L’attuale numero 1 del mondo aveva la stessa età di Jasmine Paolini, 14 anni, quando ha fatto le valigie ed è andato via di casa, affidandosi completamente al suo ex coach, Riccardo Piatti. Sinner ha imparato a stirare, incordarsi le racchette, cucinare prima di diventare a essere un campione, mentre i suoi genitori hanno continuato a lavorare, a vivere la loro vita. È un salto nel buio, un investimento a fondo perduto, sacrifici su sacrifici che per anni non portano da nessuna parte, nostalgia di casa, privazioni, sabati sera passati in una camera che non è casa tua. Sdraiati a chi? Anche Lorenzo Musetti, campione di uno Slam junior a 16 anni in Australia, ha avuto per molto tempo nel suo box il suo coach Simone Tartarini. E basta. Anche lui, dopo aver vinto, ha ringraziato i suoi genitori per avere sempre creduto in lui, alla giusta distanza, senza chiedergli in conto, senza sollevare dubbi, senza farlo sentire in colpa.
Jasmine Paolini, Jannik Sinner e Lorenzo Musetti sono l’esatto contrario degli stereotipi.
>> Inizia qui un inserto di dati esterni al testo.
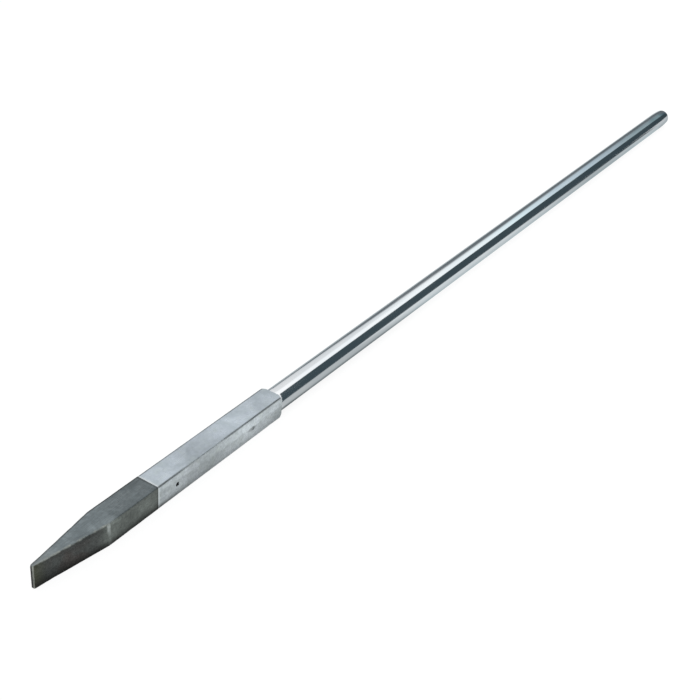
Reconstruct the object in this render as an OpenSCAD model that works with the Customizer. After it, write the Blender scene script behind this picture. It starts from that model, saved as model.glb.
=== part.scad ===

Forse anche per questo sono diventati dei vincenti. Hanno preso in mano la propria vita da ragazzini, sono diventati indipendenti, autonomi, si sono assunti tutta su di loro la responsabilità del loro successo e del loro insuccesso. Non hanno mai cercato scuse, alibi o capri espiatori. Hanno avuto fiducia in loro stessi e qualcuno che si fidasse di loro senza essere ingombrante. Hanno avuto in sorte ciascuno una coppia di genitori che non aveva niente a che vedere con il tennis e che, sapendo di non avere niente di tecnico da insegnare, non ha insegnato niente, non ha messo il becco, non ha interferito. In sintesi, hanno avuto il privilegio di diventare ciò che desideravano diventare. Sul Centrale di Wimbledon oggi pomeriggio Ugo e Jaqueline Paolini verranno inquadrati spesso dalle telecamere, non saranno in prima fila e non faranno niente per farsi notare. È il giorno della loro Jasmine, della sua seconda finale Slam consecutiva, la prima a Wimbledon, contro Barbora Krejcikova. Loro vorranno solo fare il tifo per lei. Alla giusta distanza, che è il modo migliore per permettere ai propri figli di diventare grandi. Di diventare campioni.